Write out, please, the line containing "Recreate this object" together with all lines after it, up to and including the last one, with no other output.
>>>>>
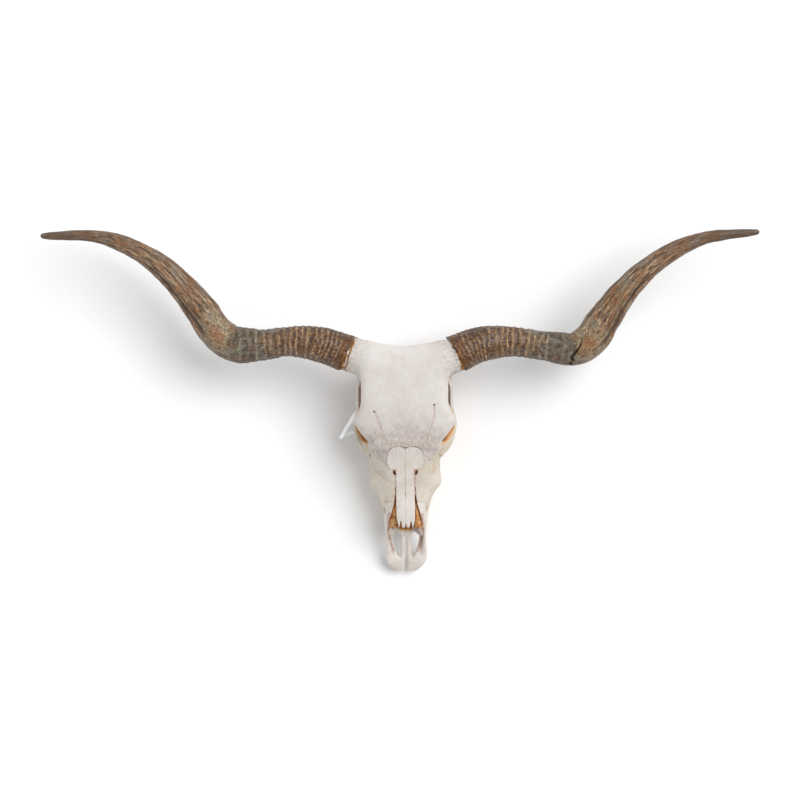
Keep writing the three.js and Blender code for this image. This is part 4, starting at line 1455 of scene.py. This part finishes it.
# Each horn's radius at distances along it from the sheath's mouth, in mm.
HORN_RADIUS = {
    "right": along(
        (0, 44), (35, 42), (78, 40), (130, 35.2), (184, 34.2), (233, 36), (250, 38), (272, 38.6), (297, 40),
        (327, 43.5), (345, 44.6), (360, 43.8), (378, 40.5), (397, 37.2), (435, 33.8), (470, 31), (502, 29.2),
        (535, 26.4), (566, 24), (592, 22.5), (619, 21.2), (645, 19.4), (672, 17.2), (695, 15.4), (718, 14),
        (742, 12.6), (766, 11), (790, 9.2), (813, 6.5),
    ),
    "left": along(
        (0, 44), (63, 41), (110, 37.5), (157, 33.8), (204, 35.5), (231, 39.5), (255, 42), (285, 41.2), (310, 42),
        (343, 43), (377, 41), (400, 37.5), (425, 34.6), (450, 32.2), (478, 30.2), (533, 27.4), (575, 24), (618, 21),
        (657, 17.6), (695, 14.8), (770, 10.5), (822, 6),
    ),
}
MOUTH_SLANT = math.tan(math.radians(9))  # of the sheath's edge, which lies nearer the poll at the back
TIP_LENGTH = 9  # over which the point rounds off
HORN_CELL = 1.4


def horn_rings(length, share, around, flat, seed):
    """Height in mm of the growth rings, and how far each point is up a crest, which lightens the crests as painted
    shading.

    The rings lean towards the skull on top and end before the elbow.
    """
    wander = rough(flat * (0.03, 0.014, 0.014), 1, seed, 2).reshape(length.shape)
    broken = rough(flat * (0.1, 0.035, 0.035), 1, seed + 1, 2).reshape(length.shape)
    passed = along(
        (-20, -2.1), (0, 0), (50, 5), (100, 9.2), (150, 12.8), (200, 15.8), (260, 19), (340, 22.5), (500, 28)
    )
    wave = 0.5 + 0.5 * np.cos(2 * np.pi * (passed(length + 8 * np.sin(around)) + 0.55 * wander))
    strength = along((0, 0.5), (0.04, 1.0), (0.2, 1.0), (0.3, 0.7), (0.36, 0.35), (0.42, 0))(share)
    strength = strength * np.clip(0.7 + 0.8 * broken, 0, 1)
    swells = 0.7 * noise(flat * (0.04, 0.01, 0.01), 1, seed + 2).reshape(length.shape)
    return 1.7 * strength * (wave**1.6 - 0.35) + swells, strength * wave**2


def horn_flutes(share, around, flat, seed):
    """Depth in mm of the long grooves beyond the elbow, and their painted shade, darker the deeper they are."""
    wander = 0.16 * rough(flat * (0.014, 0, 0), 1, seed, 2).reshape(share.shape)
    total, dark = 0, 0
    for turn, width, start, end, depth in (
        (2.35, 0.17, 0.38, 0.62, 4.2), (2.0, 0.1, 0.4, 0.56, 2.2), (1.5, 0.08, 0.42, 0.6, 1.7),
        (1.1, 0.1, 0.42, 0.7, 1.8), (0.5, 0.12, 0.4, 0.58, 1.6), (-0.6, 0.2, 0.38, 0.6, 2.4),
        (3.6, 0.16, 0.4, 0.62, 2.4), (4.4, 0.2, 0.42, 0.6, 2),
    ):
        off = np.angle(np.exp(1j * (around - turn - wander)))
        band = np.exp(-((off / width) ** 2)) * step(start, start + 0.05, share) * step(end + 0.12, end - 0.02, share)
        total = total + depth * band
        dark = np.maximum(dark, band * min(depth / 3.2, 1))
    return total, dark


def horn_crack(length, around, seed):
    """A ragged crack across the elbow: its depth in mm, and its painted shade."""
    path = along(
        (1.12, 324), (1.25, 314), (1.42, 303), (1.6, 293), (1.9, 280), (2.2, 274.5), (2.6, 273.5), (3.1, 277)
    )
    jag = np.stack([around, 0 * around, 0 * around], -1).reshape(-1, 3)
    middle = path(around) + 2.6 * rough(jag, 0.3, seed, 2).reshape(around.shape)
    width = 3.8 * step(0.95, 1.7, around) * step(3.3, 2.5, around) + 0.01
    gap = step(1.0, 0.6, np.abs(length - middle) / width) * step(1.1, 1.25, around) * step(3.1, 2.9, around)
    return 9 * gap, gap


def horn_piece(name, side):
    stops = HORN_STOPS[name]
    fine = curve(stops, np.linspace(0, 1, 3000))
    total = np.linalg.norm(np.diff(fine, axis=0), axis=1).sum()
    rows, columns = int(total / HORN_CELL), int(2 * np.pi * 40 / HORN_CELL)
    t = np.linspace(0, 1, rows)
    middles = curve(stops, t)
    ahead = unit(np.gradient(middles, axis=0))
    across = unit(np.cross(ahead, (0, 0, 1)))
    over = np.cross(across, ahead)
    travelled = np.concatenate([[0], np.cumsum(np.linalg.norm(np.diff(middles, axis=0), axis=1))])
    around = np.linspace(0, 2 * np.pi, columns, endpoint=False)
    length, turn = np.meshgrid(travelled, around, indexing="ij")
    share = length / total
    seed = 60 if side > 0 else 80

    radius = HORN_RADIUS[name](length)
    inner = 0.16 * np.exp(-(((length - 337) / 26) ** 2)) * np.maximum(np.cos(turn), 0)
    outer = 0.09 * np.exp(-(((length - 376) / 18) ** 2)) * np.maximum(-np.cos(turn), 0)
    radius = radius * (1 - inner - outer)
    flat = np.stack([length, radius * np.cos(turn), radius * np.sin(turn)], -1)
    spread = flat.reshape(-1, 3)
    rings, crests = horn_rings(length, share, turn, spread, seed)
    flutes, shade = horn_flutes(share, turn, spread, seed + 3)
    fibres = 0.5 * rough(spread * (0.08, 1, 1), 4.5, seed + 5).reshape(length.shape)
    lumps = 1.2 * noise(spread, 60, seed + 9).reshape(length.shape)
    bark = 0.55 * rough(spread * (0.5, 1, 1), 7, seed + 12).reshape(length.shape)
    fading = step(1.0, 0.72, share)
    height = rings + (fibres + bark) * (0.25 + 0.75 * fading) * step(1.0, 0.97, share) + lumps * fading - flutes
    if name == "right":
        crack, crack_shade = horn_crack(length, turn, seed + 20)
        height = height - crack
        shade = np.maximum(shade, crack_shade)
    left_over = np.clip((total - length) / TIP_LENGTH, 0, 1)
    radius = (radius + height) * np.sqrt(1 - (1 - left_over) ** 2)

    ragged = 3.8 * rough(spread * (0, 1, 1), 15, seed + 30).reshape(length.shape)
    shift = (ragged - MOUTH_SLANT * radius * np.cos(turn)) * step(34, 0, length)
    out = (
        middles[:, None]
        + across[:, None] * (radius * np.cos(turn))[..., None]
        + over[:, None] * (radius * np.sin(turn) * HORN_FLATNESS)[..., None]
        + ahead[:, None] * shift[..., None]
    )
    lip = [
        out[0] - (out[0] - middles[0]) * depth + ahead[0] * inwards
        for depth, inwards in ((0.035, -0.4), (0.075, 0.6), (0.085, 14))
    ]
    lip_rows = len(lip)
    points = (np.concatenate([np.stack(lip[::-1]), out]) * (side, 1, 1)).reshape(-1, 3)
    faces = tube_faces(rows + lip_rows, columns)
    faces = faces if side < 0 else faces[:, ::-1]
    points, faces = closed_ends(points, faces, columns)

    def with_lip(values):
        first = np.repeat(values[:1], lip_rows, axis=0)
        whole = np.concatenate([first, values]).reshape(-1, *values.shape[2:])
        return np.concatenate([whole, whole[:1], whole[-1:]])

    measures = {
        "course": with_lip(flat) / 1000,
        "length": with_lip(share),
        # painted shade of the flutes and the crack
        "groove": with_lip(shade),
        "ring": with_lip(crests),
        # How far up its section a point lies, read by the painted side shade.
        "crown": with_lip(np.sin(turn)),
    }
    make_piece(f"sheath_{name}", [f"horn_{name}"], points, faces, [HORN], measures)


def tube_faces(rings, columns):
    """The faces between neighbouring rings of points."""
    row, column = np.meshgrid(np.arange(rings - 1), np.arange(columns), indexing="ij")
    after = (column + 1) % columns
    corners = (row, column), (row, after), (row + 1, after), (row + 1, column)
    return np.stack([ring * columns + place for ring, place in corners], -1).reshape(-1, 4)


def closed_ends(points, faces, columns):
    """A tube of rings closed with a fan of narrow faces at each end."""
    first, last = points[:columns], points[-columns:]
    count = len(points)
    points = np.vstack([points, first.mean(0), last.mean(0)])
    ring = np.arange(columns)
    after = (ring + 1) % columns
    forward = faces[0, 1] == 1

    def fan(one, other, middle):
        return np.stack([one, other, np.full(columns, middle), np.full(columns, middle)], 1)

    last_ring = count - columns
    caps = np.concatenate([fan(after, ring, count), fan(last_ring + ring, last_ring + after, count + 1)])
    if not forward:
        caps = caps[:, [1, 0, 2, 3]]
    return points, np.concatenate([faces, caps])


# ---------------------------------------------------------------- the tie


def tie_band():
    """The band of the tie, with a strip of small teeth along the middle of one face."""
    steps = 520
    t = np.linspace(0, 1, steps)
    middles = curve(TIE_STOPS, t) * (1, -1, 1)
    ahead = unit(np.gradient(middles, axis=0))
    flat = unit(np.cross(ahead, (0.73, -0.69, 0)))
    across = np.cross(flat, ahead)
    travelled = np.concatenate([[0], np.cumsum(np.linalg.norm(np.diff(middles, axis=0), axis=1))])
    half_width, half_thickness = TIE["half_width"], TIE["half_thickness"]
    teeth = TIE["tooth_height"] * (travelled / TIE["tooth_pitch"] % 1)
    section = (
        (-1, -0.5), (-0.94, -1), (-0.6, -1), (-0.55, -0.9), (0.55, -0.9), (0.6, -1), (0.94, -1), (1, -0.5),
        (1, 0.5), (0.94, 1), (0.5, 1), (0.45, 0.8), (-0.45, 0.8), (-0.5, 1), (-0.94, 1), (-1, 0.5),
    )
    rings = []
    for u, v in section:
        height = v * half_thickness - (teeth if v == 0.8 else 0)
        rings.append(middles + across * (u * half_width) + flat * np.broadcast_to(height, t.shape)[:, None])
    points = np.stack(rings, 1).reshape(-1, 3) * (1, -1, 1)
    columns = len(section)
    return closed_ends(points, tube_faces(steps, columns)[:, ::-1], columns)


def tie_head():
    """The tie's locking head: a rounded block with the slot that the band passes through."""
    block = bmesh.new()
    bmesh.ops.create_cube(block, size=1)
    bmesh.ops.scale(block, vec=TIE_HEAD["size"], verts=block.verts)
    ends = [face for face in block.faces if abs(face.normal.x) > 0.9]
    bmesh.ops.inset_individual(block, faces=ends, thickness=1.3)
    for face in ends:
        moved = bmesh.ops.extrude_discrete_faces(block, faces=[face])["faces"]
        bmesh.ops.translate(block, vec=-moved[0].normal * 3.4, verts=moved[0].verts)
    outer = [edge for edge in block.edges if edge.calc_length() > 5.5]
    bmesh.ops.bevel(block, geom=outer, offset=0.9, segments=3, affect="EDGES", profile=0.6)
    mesh = bpy.data.meshes.new("tie_head")
    block.to_mesh(mesh)
    block.free()
    return mesh


def make_tie():
    points, faces = tie_band()
    make_piece("tie_band", ["hanging_tie"], points, faces, [NYLON])
    mesh = tie_head()
    mesh.materials.append(NYLON)
    head = bpy.data.objects.new("tie_head", mesh)
    bpy.context.scene.collection.objects.link(head)
    head.location = to_frame(np.array(TIE_HEAD["at"], float))
    head.rotation_euler = (0, TIE_HEAD["tilt"], TIE_HEAD["turn"] + SKULL_TURN)
    head.scale = (0.001,) * 3
    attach(head, "root")


# ---------------------------------------------------------------- floor, light and camera

CAMERA = {"height": 6.0, "y": 0.0073, "lens": 112.1}
KEY_LIGHT = {"towards": (0.52, 0.31, 0.8), "spread": math.radians(44), "strength": 2.6}
ROOM_LIGHT = {"overhead": 0.5, "left": 1.32, "right": 0.2, "horizon": 0.92}


def stage():
    mesh = bpy.data.meshes.new("floor")
    reach = 15
    corners = (-reach, -reach, 0), (reach, -reach, 0), (reach, reach, 0), (-reach, reach, 0)
    mesh.from_pydata(corners, [], [(0, 1, 2, 3)])
    floor = bpy.data.objects.new("floor", mesh)
    mesh.materials.append(plain_floor())
    bpy.context.scene.collection.objects.link(floor)


def lights():
    world = bpy.data.worlds.new("soft_room")
    world.use_nodes = True
    nodes = Nodes(world.node_tree)
    direction = nodes.put("ShaderNodeTexCoord").outputs["Generated"]
    across, _, height = nodes.put("ShaderNodeSeparateXYZ", {0: direction}).outputs
    overhead, left, right, horizon = (
        (ROOM_LIGHT[key],) * 3 + (1,) for key in ("overhead", "left", "right", "horizon")
    )
    sides = nodes.mix(nodes.between(across, -0.7, 0.7), left, right)
    walls = nodes.mix(nodes.between(height, 0.05, 0.2), horizon, sides)
    shade = nodes.mix(nodes.between(height, 0.35, 0.6), walls, overhead)
    nodes.tree.links.new(shade, world.node_tree.nodes["Background"].inputs["Color"])
    bpy.context.scene.world = world
    light = bpy.data.lights.new("key", "SUN")
    light.angle, light.energy = KEY_LIGHT["spread"], KEY_LIGHT["strength"]
    lamp = bpy.data.objects.new("key", light)
    away = unit(np.array(KEY_LIGHT["towards"]))
    lamp.location = away * 3
    lamp.rotation_euler = (math.acos(away[2]), 0, math.atan2(away[1], away[0]) + math.pi / 2)
    bpy.context.scene.collection.objects.link(lamp)


def camera():
    lens = bpy.data.cameras.new("camera")
    lens.lens, lens.sensor_width = CAMERA["lens"], 36
    lens.clip_end = 100
    seen_from = bpy.data.objects.new("camera", lens)
    seen_from.location = (0, CAMERA["y"], CAMERA["height"])
    bpy.context.scene.collection.objects.link(seen_from)
    bpy.context.scene.camera = seen_from
    bpy.context.scene.view_settings.view_transform = "Standard"


# ---------------------------------------------------------------- putting it together

camera()
lights()
stage()
make_bones()
for horn_name, horn_side in SIDES:
    horn_piece(horn_name, horn_side)
make_tie()
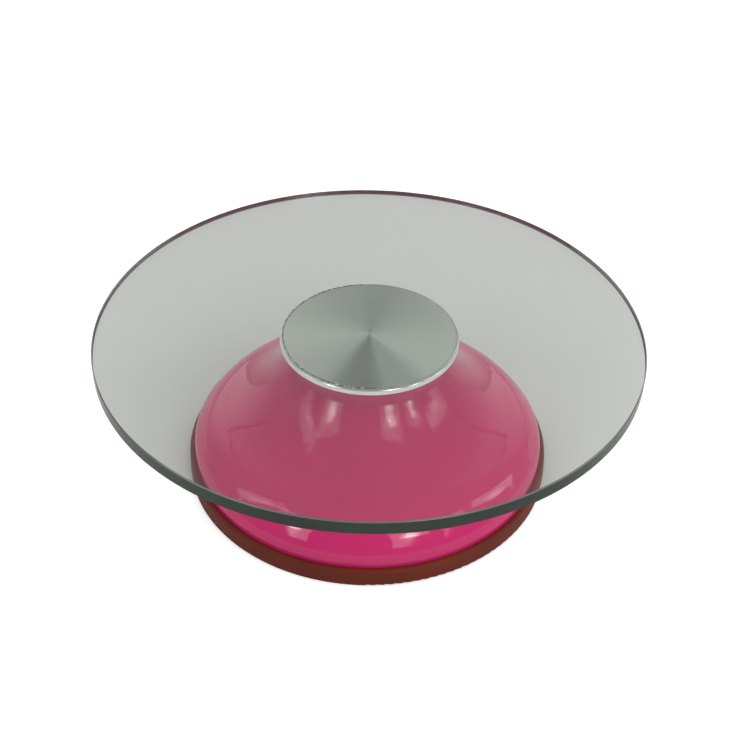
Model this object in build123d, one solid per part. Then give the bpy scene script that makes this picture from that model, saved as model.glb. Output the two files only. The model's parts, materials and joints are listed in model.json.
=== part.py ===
"""Cake turntable: a round glass plate that spins on a domed plastic base.

Millimetres, +Z up, origin on the table under the middle of the foot ring.
Every physical piece is one node. Identical screws and balls share a node.
"""
from build123d import *
import math
import os

os.makedirs("parts", exist_ok=True)

# ---------------------------------------------------------------- driving dimensions

TOTAL_HEIGHT = 93.5

# Plate, adhesive and hub disc.
PLATE_RADIUS = 150.0
PLATE_THICKNESS = 8.0
PLATE_ARRIS = 0.6
BOND_THICKNESS = 0.2
BOND_RADIUS = 48.1
DISC_RADIUS = 49.3
DISC_THICKNESS = 3.5
DISC_FACE_RADIUS = 48.4
DISC_BEVEL_DROP = 0.8
DISC_BEVEL_BLEND = 1.0
DISC_UNDER_CHAMFER = 0.3
HUB_RADIUS = 22.0
HUB_DEPTH = 4.0

# Base shell: a vertical skirt, a low dome, and a neck that flares down from the rim.
# Each corner is a radius, a height and the radius of the blend across it.
SKIRT_RADIUS = 100.1
SKIRT_CORNER = (SKIRT_RADIUS, 18.1, 13.0)
DOME_CORNER = (89.3, 31.6, 38.0)
FLARE_CORNER = (71.0, 41.0, 70.0)
NECK_CORNER = (53.5, 57.0, 100.0)
COLLAR_CORNER = (42.7, 72.0, 8.0)
RIM_RADIUS = 42.2
RIM_HEIGHT = 80.0
RIM_BLEND = 3.0
SHELL_WALL = 2.8
SHELL_BOTTOM = 3.0
SHELL_RIB_COUNT = 12
SHELL_RIB_DEPTH = 7.0
SHELL_RIB_THICKNESS = 1.8

# Recess in the top of the shell, which holds the bearing housing's flange.
RECESS_RADIUS = 38.0
RECESS_FLOOR = 74.0
RECESS_FLOOR_THICKNESS = 3.0
SHELL_OPENING_RADIUS = 28.0

# Foot ring: a soft channel pushed up over the bottom edge of the shell.
FOOT_OUTER_RADIUS = 103.3
FOOT_TOP_RADIUS = 102.9
FOOT_TOP = 10.8
FOOT_INNER_RADIUS = 93.5
FOOT_LIP_TOP = 9.0
FOOT_GAP = 0.05
TREAD_RADII = (96.3, 99.7)
TREAD_WIDTH = 1.2
TREAD_DEPTH = 0.8

# Bottom cover and its screws.
COVER_RADIUS = 93.2
COVER_BOTTOM = 2.2
COVER_THICKNESS = 2.5
COVER_CUP_RADIUS = 6.0
COVER_CUP_TOP = 7.7
COVER_SCREW_SEAT = 5.2
COVER_SCREW_CIRCLE = 78.0
COVER_SCREW_COUNT = 6
COVER_RIB_RADII = (24.0, 52.0)
COVER_RIB_WIDTH = 2.0
COVER_RIB_TOP = 8.7
PILLAR_RADIUS = 4.2
PILLAR_DRILL_DEPTH = 12.0

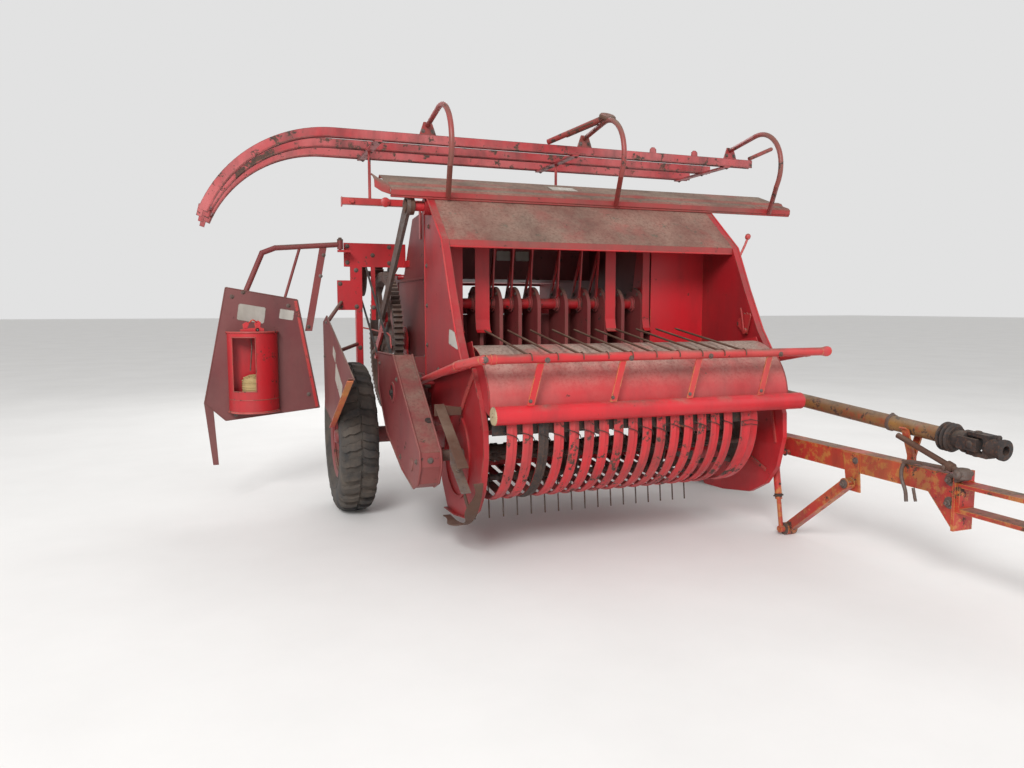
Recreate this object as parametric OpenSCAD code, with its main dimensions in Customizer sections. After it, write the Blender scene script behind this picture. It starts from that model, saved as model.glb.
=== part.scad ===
// Pick-up baler for low density square bales, parked with its bale slide stored crosswise on top.
// X runs across the machine, Y runs from the drawbar back to the bale outlet, Z is up from the ground.

/* [Hood] */
// Width over the two hood side sheets
hood_w = 1550; // [1400:10:1700]
// Thickness of sheet panels
sheet = 4; // [3:0.5:6]
// Width of the outward flange along the front edge of a hood side
hood_flange = 34; // [20:1:45]
// Height of the folded lip under the front edge of the hood
lip_h = 32; // [15:1:50]

/* [Bale chamber] */
// Distance from the left hood side in to the chamber wall
chamber_step = 75; // [60:5:130]
// Outer face of the right chamber wall, from the middle of the machine
chamber_right = 445; // [400:5:520]
// Height of the chamber floor above the ground
floor_z = 860; // [800:5:865]
// Height of the chamber roof above the ground
roof_z = 1290; // [1200:5:1300]
// Rear end of the chamber walls
chamber_end = 2300; // [2150:10:2400]
// Thickness of the chamber walls
wall_t = 5; // [4:1:8]
// Length of the hinged density flap
flap_len = 310; // [250:10:400]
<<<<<
- _Output of the exercise_:
Recreate this object as parametric OpenSCAD code, with its main dimensions in Customizer sections. After it, write the Blender scene script behind this picture. It starts from that model, saved as model.glb.
=== part.scad ===
// Pick-up baler for low density square bales, parked with its bale slide stored crosswise on top.
// X runs across the machine, Y runs from the drawbar back to the bale outlet, Z is up from the ground.

/* [Hood] */
// Width over the two hood side sheets
hood_w = 1550; // [1400:10:1700]
// Thickness of sheet panels
sheet = 4; // [3:0.5:6]
// Width of the outward flange along the front edge of a hood side
hood_flange = 34; // [20:1:45]
// Height of the folded lip under the front edge of the hood
lip_h = 32; // [15:1:50]

/* [Bale chamber] */
// Distance from the left hood side in to the chamber wall
chamber_step = 75; // [60:5:130]
// Outer face of the right chamber wall, from the middle of the machine
chamber_right = 445; // [400:5:520]
// Height of the chamber floor above the ground
floor_z = 860; // [800:5:865]
// Height of the chamber roof above the ground
roof_z = 1290; // [1200:5:1300]
// Rear end of the chamber walls
chamber_end = 2300; // [2150:10:2400]
// Thickness of the chamber walls
wall_t = 5; // [4:1:8]
// Length of the hinged density flap
flap_len = 310; // [250:10:400]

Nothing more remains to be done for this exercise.